Still, a prominent Republican who lost narrowly to Bevin in a GOP primary four years ago said Bevin has work to do.
“I think that if the election were today, he would lose,” U.S. Rep. James Comer said this week on a TV political talk show syndicated across Kentucky. “He has no form of a campaign out there. I haven’t seen the first sign or bumper sticker out there.”
Comer said Bevin has plenty of time to “get it together,” though, and predicted that “he’ll be the one probably to beat in the end.”
Last year, thousands of teachers closed schools across Kentucky to protest changes to the state’s public pension system, among the worst funded retirement systems in the country. On one day of mass closings, Bevin guaranteed without evidence that a child left home alone had been sexually assaulted somewhere in Kentucky. He later apologized.
In a separate battle, Bevin called one state judge who ruled against his administration an “incompetent hack.”

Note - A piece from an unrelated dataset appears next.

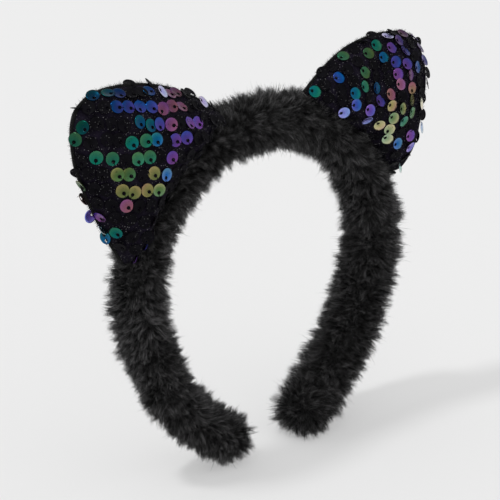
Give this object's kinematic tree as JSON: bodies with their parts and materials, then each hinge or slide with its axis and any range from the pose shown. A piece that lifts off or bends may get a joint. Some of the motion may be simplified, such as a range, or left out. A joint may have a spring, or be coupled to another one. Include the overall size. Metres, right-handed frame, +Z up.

Last year, Democrats attacked Bevin for criticizing teachers as they campaigned in state legislative races. It didn’t work - Republicans maintained overwhelming majorities in the Senate and House - and Jennings doubts it will work this year.
“There are scores of people out there who don’t get guaranteed pensions and are mightily inconvenienced when schools are closed abruptly,” he said. “They don’t have the luxury of calling in sick when they aren’t and would probably be fired for doing so.”
After last week’s veto, some top Republican lawmakers said it’s up to Bevin to line up legislative support for a new pension bill.
“Basically, the ball’s kind of in his court,” said House Majority Floor Leader John “Bam” Carney. “He’s going to have to put something together that members could support before we come back, or it would be futile to bring us back.”
Despite all the turmoil, unseating a Republican governor won’t be easy in a state where the GOP has successfully nationalized state and local races.
Democrat Greg Stumbo, a former House speaker running for attorney general, said his party’s gubernatorial nominee will likely emerge from the primary either even or ahead of Bevin. But he concedes the challenge remains formidable.
“I’m not saying Matt Bevin will go silently into the night,” Stumbo said. “He’s a pretty good politician. He’s a salesman. But he’s going to have a race on his hands.”